What that means is the culprit was probably somebody like your mum, sister, aunt, best friend. And if she had been a guy someone like your dad, brother, uncle or best friend. You going to get angry with her, be prepared to get angry with everyone including probably yourself.
Easy for me to say, I didn't get mowed down by some crazy bitch.

2. Whilst 'technically correct' is normally the best type of correct, it doesn't cut the mustard on the road.
In other more understandable words, people who gripe at cyclists that openly and cockily flaunt the road rules, it's because if we obeyed the road rules, we would have died out by now.
I feel this way because in my experience 'good driver' is a lot like 'middle-class' everybody is one/from it. This is despite colossal evidence to the contrary. For example, Janice (my mother dearest) calls herself a good driver, even though the past 3 times I've been in the passenger seat adjacent to her my most common interjection to conversation is 'red, red, red, red, RED, RED! RED!! RED!!!' I'm sure she is a good driver 90% of the time, it's just a shame she is a much more involved and conscientious conversationist/monologuer.
You see I freely admit, I am a terrible driver. I often refuse to drop people off on these grounds, I really can only hack driving on my on, and when I do I drive at cyclist speed, yes 40kph is plenty fast for me. I feel boxed in by the chassis and my vision severely impaired.
Picking someone up for me involves driving to their location then jumping into the passanger seat. As such as one of the only 'bad' drivers on the road, I feel I am one of the safest ones.
But 'good-driver' can be everything from 'someone who actually does mirror checks' to 'someone who drives by instinct alone' to 'someone who would be a good stunt-driver'.
That's why road rules don't count. It's not the cars, it's just people. It's mathematics. Everyone is a pedestrian, Most people are drivers and very few people are cyclists. Hence I would say every pedestrian is an irresponsible arsehole, many drivers are irresponsible arseholes, and very few cyclists are irresponsible arseholes.
Because it is mathematically true to say that 'on average, people are average' and thus they are average drivers.
I blame society, not cars as a mode of transport. Our society reinforces that its important for people to get to work on time, when plainly this isn't true. Sure if you are a doctor working in emergency or a fireman or something, if you are an accountant for Australia's third largest roof insulation manufacturer, the work can probably wait the 4 minutes you drop by not running stop signs.
Except it doesn't, morons the world over are obsessed with stressing how important what they do is, in spite of much research by psychologists that suggests most of the trappings of western society could easily be lived without.
But why get all monk on your arse. Fact for cyclists is, you enter a roundabout checking the traffic on the right, as you are legally a vehicle bound by the same laws, anyone entering the roundabout to your left is obliged to give you right of way. Right?
Wrong. I believe there should be a 'cycling on the road' rule book, that refers only to the laws of physics and perhaps Murphey's law.
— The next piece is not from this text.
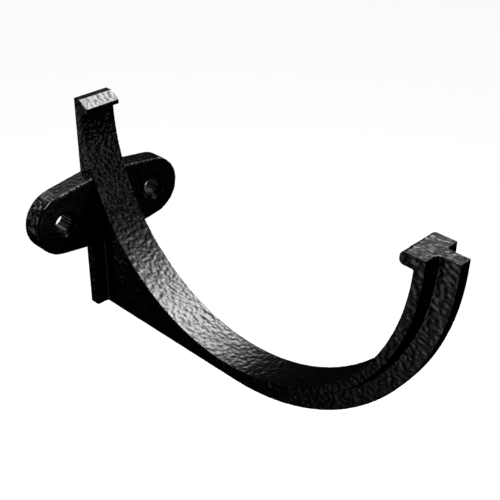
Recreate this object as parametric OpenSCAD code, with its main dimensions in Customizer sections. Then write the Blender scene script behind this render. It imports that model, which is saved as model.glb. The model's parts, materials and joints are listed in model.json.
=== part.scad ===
// Gutter bracket for a half-round gutter: one casting that is screwed to a fascia board.
//
// Frame: X runs out from the fascia, Y along the gutter, Z up. The origin lies on the fascia
// plane, midway between the two fixing screws. All sizes are in millimetres.

/* [Seat] */
// Radius of the half-round seat that the gutter lies in
seat_r = 57.5; // [50:0.5:75]
// Width of the strap along the gutter
strap_w = 11.6; // [9:0.1:16]
// Thickness of the strap that lines the seat
strap_t = 2.7; // [2:0.1:4]
// Height of the bracket's top, at the back and at the front tip, above the seat's centre line
rim_rise = 2.8; // [0.5:0.1:6]

/* [Stem] */
// Thickness of the stem above the ears, out from the fascia
stem_t = 2.8; // [2.4:0.1:4]
// Thickness of the stem's foot below the ears, out from the fascia
foot_t = 3.4; // [2.8:0.1:6]
// Height of the bracket's top above the line through the fixing screws
rim_above_screws = 34.7; // [32:0.1:42]

/* [Rib] */
// Thickness of the central rib and gusset
rib_w = 3.6; // [2.5:0.1:5.5]
// Depth of the rib, out from the back of the strap
rib_depth = 5.9; // [3:0.1:10]
// Radius of the fillets along the rib's root
rib_fillet = 1; // [1:0.1:1.6]
// How far the stem's foot reaches below the lowest point of the rib
foot_drop = 1.2; // [0:0.1:4]

/* [Rear hook] */
// Depth of the flat top, from the fascia plane to the start of the ramp
hook_flat = 2.4; // [1.5:0.1:4]
// How far the hook's lip stands out from the front of the stem
hook_reach = 2.8; // [2:0.1:4.5]
// Fall of the ramp that the gutter's back edge slides down as it snaps in
ramp_fall = 2; // [1:0.1:4]
// Height of the lip's upright front
lip_h = 1.3; // [0.6:0.1:3]
// Rise of the lip's underside, from the stem out to its front edge
lip_undercut = 1.3; // [0:0.1:2.5]

/* [Front nose] */
// How far the nose stands in over the gutter from the strap
nose_reach = 3.8; // [2:0.1:5]
// Height of the nose
nose_h = 3.2; // [2.8:0.1:5]
// Radius of the nose's rounded edges
nose_round = 1.2; // [0.4:0.1:1.4]

/* [Fixing ears] */
// Distance between the centres of the two screw holes
screw_spacing = 33.6; // [31:0.1:50]
// Diameter of the screw holes
screw_hole_d = 6; // [4:0.1:8]
// Depth of the countersink in front of each screw hole
sink_depth = 1.1; // [0.4:0.1:1.4]
// Radius of each ear's round end
ear_end_r = 9.7; // [8:0.1:11]
// Height of the ears where they leave the stem
ear_root_h = 22.8; // [22.4:0.1:28]
// Thickness of the ears, out from the fascia
ear_t = 6.3; // [5:0.1:7]
// Radius of the rounding along the ears' front edges
ear_edge_r = 0.8; // [0.3:0.1:1.5]

/* [Hidden] */
cast_black = [0.05, 0.05, 0.052];
arc_steps = 180;
small_steps = 64;
edge_overrun = 0.3;

strap_r = seat_r + strap_t;
rib_r = strap_r + rib_depth;
rim_z = rim_above_screws;
seat_centre = [stem_t + seat_r, rim_z - rim_rise];
foot_z = seat_centre[1] - rib_r - foot_drop;
hook_root_z = rim_z - ramp_fall - lip_h - lip_undercut;
ear_span = screw_spacing + 2 * ear_end_r;

// Point where a straight line from p touches a circle that lies to the left of the line
function touch_point(p, centre, r) =
    let (away = p - centre,
         angle = atan2(away[1], away[0]) + acos(r / norm(away)))
    centre + r * [cos(angle), sin(angle)];

// Corner where an ear leaves the stem, middle of its round end, and where its side meets the end
ear_root = [strap_w / 2, ear_root_h / 2];
ear_end = [screw_spacing / 2, 0];
ear_touch = let (below = touch_point([ear_root[0], -ear_root[1]], ear_end, ear_end_r))
    [below[0], -below[1]];

// Stands an outline drawn in X and Z upright and gives it a width along the gutter
module along_gutter(width) {
    rotate([90, 0, 0]) linear_extrude(width, center = true) children();
}

// Lays an outline drawn in Y and Z against the fascia plane, starting at a distance from it
module off_fascia(start, thickness) {
    translate([start, 0, 0]) rotate([90, 0, 90]) linear_extrude(thickness) children();
}

// Sweeps a section round the lower half of the seat, its X measured from the seat's centre
module round_seat() {
    translate([seat_centre[0], 0, seat_centre[1]]) rotate([90, 180, 0])
        rotate_extrude(angle = 180, $fn = arc_steps) children();
}

// Triangular fillet with a hollow curved face, in the corner of a wall along X and one along Y
module corner_fillet(r) {
    difference() {
        square(r);
        translate([r, r]) circle(r, $fn = small_steps);
    }
}

module seat_circle() {
    translate(seat_centre) circle(seat_r, $fn = arc_steps);
}

// T-shaped section of the arm: the strap on the inside, the rib outside, and its root fillets
module arm_section() {
    translate([seat_r, -strap_w / 2]) square([strap_t, strap_w]);
    translate([seat_r, -rib_w / 2]) square([strap_t + rib_depth, rib_w]);
    for (side = [0, 1])
        mirror([0, side]) translate([strap_r, rib_w / 2]) corner_fillet(rib_fillet);
}

// Arm round the seat, cut off flush where it would pass behind the fascia plane
module arm() {
    difference() {
        round_seat() arm_section();
        translate([-rib_r, -strap_w, foot_z]) cube([rib_r, 2 * strap_w, rim_z - foot_z]);
    }
}

// Straight piece of the arm at its tip, from the seat's centre line up to the bracket's top
module arm_tip() {
    translate([seat_centre[0], 0, seat_centre[1]]) linear_extrude(rim_rise) arm_section();
}

// Upright stem, with a thicker foot below the screws
module stem_profile() {
    translate([0, foot_z]) square([stem_t, hook_root_z - foot_z]);
    translate([0, foot_z]) square([foot_t, -foot_z]);
}

// Snap hook over the gutter's back edge: flat top, ramp, upright lip and undercut
module hook_profile() {
    lip_x = stem_t + hook_reach;
    lip_top = rim_z - ramp_fall;
    polygon([[0, rim_z], [hook_flat, rim_z], [lip_x, lip_top], [lip_x, lip_top - lip_h],
             [stem_t, hook_root_z], [0, hook_root_z]]);
}

// Rounded nose that holds the gutter's front bead down
module nose_profile() {
    root_x = seat_centre[0] + seat_r;
    round_x = root_x - nose_reach + nose_round;
    translate([round_x, rim_z - nose_h])
        square([root_x + strap_t / 2 - round_x, nose_h]);
    translate([root_x - nose_reach, rim_z - nose_h + nose_round])
        square([nose_reach, nose_h - 2 * nose_round]);
    for (round_z = [rim_z - nose_h + nose_round, rim_z - nose_round])
        translate([round_x, round_z]) circle(nose_round, $fn = small_steps);
}

// Web between the stem and the arm; its lower edge runs from the heel to touch the rib
module gusset_profile() {
    heel = [foot_t, foot_z];
    difference() {
        polygon([[foot_t / 2, foot_z], heel, touch_point(heel, seat_centre, rib_r),
                 seat_centre, [foot_t / 2, seat_centre[1]]]);
        seat_circle();
    }
}

module gusset() {
    along_gutter(rib_w) gusset_profile();
    for (side = [0, 1])
        mirror([0, side, 0]) translate([foot_t, rib_w / 2, foot_z])
            linear_extrude(-foot_z) corner_fillet(rib_fillet);
}

// Outline of the two ears in Y and Z
module ear_outline() {
    for (side = [-1, 1])
        translate(side * ear_end) circle(ear_end_r, $fn = small_steps);
    polygon([[ear_root[0], ear_root[1]], [-ear_root[0], ear_root[1]],
             [-ear_touch[0], ear_touch[1]], [-ear_touch[0], -ear_touch[1]],
             [-ear_root[0], -ear_root[1]], [ear_root[0], -ear_root[1]],
             [ear_touch[0], -ear_touch[1]], [ear_touch[0], ear_touch[1]]]);
}

// What a rounding takes off a corner whose two faces end at X = 0 and Y = 0
module rounded_off(r) {
    difference() {
        translate([-r, -r]) square(2 * r);
        translate([-r, -r]) circle(r, $fn = small_steps);
    }
}

// What the rounding takes off a straight front edge; seen from the front, the ear is on its right.
// It runs on a little past both ends, where the edges beside it are cut deeper.
module straight_edge_cut(from, to) {
    along = to - from;
    translate(from) rotate([90, 0, atan2(along[1], along[0]) + 90])
        translate([0, 0, -edge_overrun]) linear_extrude(norm(along) + 2 * edge_overrun)
            translate([0, ear_t]) rounded_off(ear_edge_r);
}

// What the roundings take off the front edge of one ear's end and of its two straight sides
module ear_edge_cuts() {
    half_turn = atan2(ear_touch[1], ear_touch[0] - ear_end[0]);
    translate(ear_end) rotate(-half_turn)
        rotate_extrude(angle = 2 * half_turn, $fn = small_steps)
            translate([ear_end_r, ear_t]) rounded_off(ear_edge_r);
    for (side = [0, 1])
        mirror([0, side, 0]) straight_edge_cut(ear_root, ear_touch);
}

module ears() {
    difference() {
        off_fascia(0, ear_t) ear_outline();
        along_gutter(2 * ear_span) seat_circle();
        rotate([90, 0, 90]) {
            straight_edge_cut([ear_root[0], -ear_root[1]], -ear_root);
            for (side = [0, 1])
                mirror([side, 0, 0]) ear_edge_cuts();
        }
    }
}

// Screw holes with a countersink in front
module screw_holes() {
    for (side = [-1, 1])
        translate([0, side * screw_spacing / 2, 0]) rotate([0, 90, 0]) {
            translate([0, 0, -ear_t]) cylinder(h = 3 * ear_t, d = screw_hole_d, $fn = small_steps);
            translate([0, 0, ear_t - sink_depth])
                cylinder(h = 2 * sink_depth, d1 = screw_hole_d, d2 = screw_hole_d + 4 * sink_depth,
                         $fn = small_steps);
        }
}

module gutter_bracket() {
    color(cast_black) difference() {
        union() {
            along_gutter(strap_w) {
                stem_profile();
                hook_profile();
                nose_profile();
            }
            arm();
            arm_tip();
            gusset();
            ears();
        }
        screw_holes();
    }
}

gutter_bracket();
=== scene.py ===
import json
import math

import bmesh
import bpy
import numpy as np
from mathutils import Matrix, Vector, noise
from mathutils.bvhtree import BVHTree
from mathutils.kdtree import KDTree


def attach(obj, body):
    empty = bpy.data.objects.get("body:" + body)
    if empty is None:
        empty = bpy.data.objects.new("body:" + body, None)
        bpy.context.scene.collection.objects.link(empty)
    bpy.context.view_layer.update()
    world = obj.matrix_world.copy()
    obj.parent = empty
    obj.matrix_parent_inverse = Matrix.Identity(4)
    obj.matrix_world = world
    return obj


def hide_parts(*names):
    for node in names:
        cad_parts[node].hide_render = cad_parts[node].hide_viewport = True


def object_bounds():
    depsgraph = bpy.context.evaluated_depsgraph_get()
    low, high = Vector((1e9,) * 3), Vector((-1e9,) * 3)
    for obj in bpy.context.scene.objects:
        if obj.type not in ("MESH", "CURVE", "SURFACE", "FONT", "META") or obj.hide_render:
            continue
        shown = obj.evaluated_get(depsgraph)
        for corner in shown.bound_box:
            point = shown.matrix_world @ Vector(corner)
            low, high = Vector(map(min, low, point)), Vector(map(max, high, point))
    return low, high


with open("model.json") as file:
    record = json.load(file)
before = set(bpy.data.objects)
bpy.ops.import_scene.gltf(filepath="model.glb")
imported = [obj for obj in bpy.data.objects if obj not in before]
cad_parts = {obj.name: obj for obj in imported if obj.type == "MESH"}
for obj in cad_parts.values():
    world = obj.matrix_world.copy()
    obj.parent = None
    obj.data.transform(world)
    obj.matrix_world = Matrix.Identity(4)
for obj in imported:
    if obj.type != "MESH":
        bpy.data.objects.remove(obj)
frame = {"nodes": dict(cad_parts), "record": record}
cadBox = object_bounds()
scene = bpy.context.scene
mm = 0.001                # the scene is in metres, and lengths marked mm are in millimetres


# camera

cameraSettings = {
    "place": (204.1, -145.5, 135.3),   # mm, from the middle of the screw line
    "yaw": 44.71,                      # degrees round Z, 0 looks along +Y
    "pitch": 31.76,                    # degrees down
    "roll": 0.62,
    "lens": 65.83,                     # mm
    "sensor": 36,                      # mm
    "shift": (0.0268, -0.0033),
    "clip": (0.01, 10),                # m, nearest and farthest that is seen
}


def makeCamera(s):
    yaw, pitch, roll = (math.radians(s[k]) for k in ("yaw", "pitch", "roll"))
    forward = Vector((-math.sin(yaw) * math.cos(pitch), math.cos(yaw) * math.cos(pitch),
                      -math.sin(pitch)))
    right = Vector((math.cos(yaw), math.sin(yaw), 0))
    up = right.cross(forward)
    localX = right * math.cos(roll) + up * math.sin(roll)
    localY = up * math.cos(roll) - right * math.sin(roll)
    data = bpy.data.cameras.new("viewCamera")
    data.lens = s["lens"]
    data.sensor_width = s["sensor"]
    data.shift_x, data.shift_y = s["shift"]
    data.clip_start, data.clip_end = s["clip"]
    camera = bpy.data.objects.new("viewCamera", data)
    turn = Matrix((localX, localY, -forward)).transposed().to_4x4()
    camera.matrix_world = Matrix.Translation(Vector(s["place"]) * mm) @ turn
    scene.collection.objects.link(camera)
    scene.camera = camera


makeCamera(cameraSettings)
scene.view_settings.view_transform = "Standard"
print("camera set")


# casting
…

Because the road laws aren't laws of physics, there is no force of nature that holds cars in place and prevents drivers from doing the wrong thing. Thus the first rule of cycling on the road is D.T.A. or 'Don't Trust Anybody motherfucker' personally if I don't make eyecontact with a driver I assume he is going to plow right through me.
Case in point, riding home from visiting my somewhat roughed up friends place, I first gave a big 'what the fuck!' hand signal to a driver that cruised out onto the road behind princess park at a T-intersection where I had right of way, I noticed a Porsche driver near Lygon street having to scream to a halt because we were on a collision course (or would of been if I hadn't seen him first and hit the breaks to slow down to stop if I had to), then just after crossing Brunswick St, I would have taken a trip across a bonnet myself if I hadn't employed the exact same technique on a lady that decided to pull out of a gas station into the emergency lane while putting on her seatbelt.
They all look like nice decent douchebags, and apart from the Porsche driver that actually employed body language to indicate he was a douchebag you can bet I gave the other two a good glaring at.
But the fact is thanks to D.T.A. I don't even realise how many opportunities there are for people to hit me because I wasn't actually sensitive to it until my friend got hit.
I probably flip off 2-3 people in cars a week for 'almost' killing me, and that's largely because I do the majority of my riding on a bike trail not the roads.
But basically if you are a cyclist take from the road rules book the bit that says 'we drive on the left' and 'red means stop and green means go' and then append them with the prefix 'generally' and then throw out the rest of the book.
From there you have to D.T.A. motherfucker and I guess the second rule is to always 'look out for the black hydrogen motorcycle with the driver in black with no lights at night' this I feel is what makes me fairly safe even with headphones on on the road. Because I have never assumed I would hear a car coming.
The last bit of safety advice is 'be as predictable as possible' okay riding through a red light making your own traffic judgement actually isn't a violation of this rule, not indicating 30m before you turn, not riding in a straight line, riding on the right or on the pedestrian sidewalk are all violations of this rule.
So that's it, D.T.A., look out for a ninja attack and be as predictable as possible. Those are the real rules of cycling on the roads.
Actual road rules don't mean shit due to the asymmetrical punishment of violation, what that means is that a car can run a stop sign and kill a cyclist, a cyclist can run a stop sign and kill themselves. If you are in a car you just don't have the motivation to be as safe as cyclists need you to be, unfortunately it is the cyclists lot to pick up the slack.

With fixed gear bicycles becoming an unfortunate trendy accessory what must be 10 years after New York did, the incedence of douchebags hitting douchebags can only skyrocket.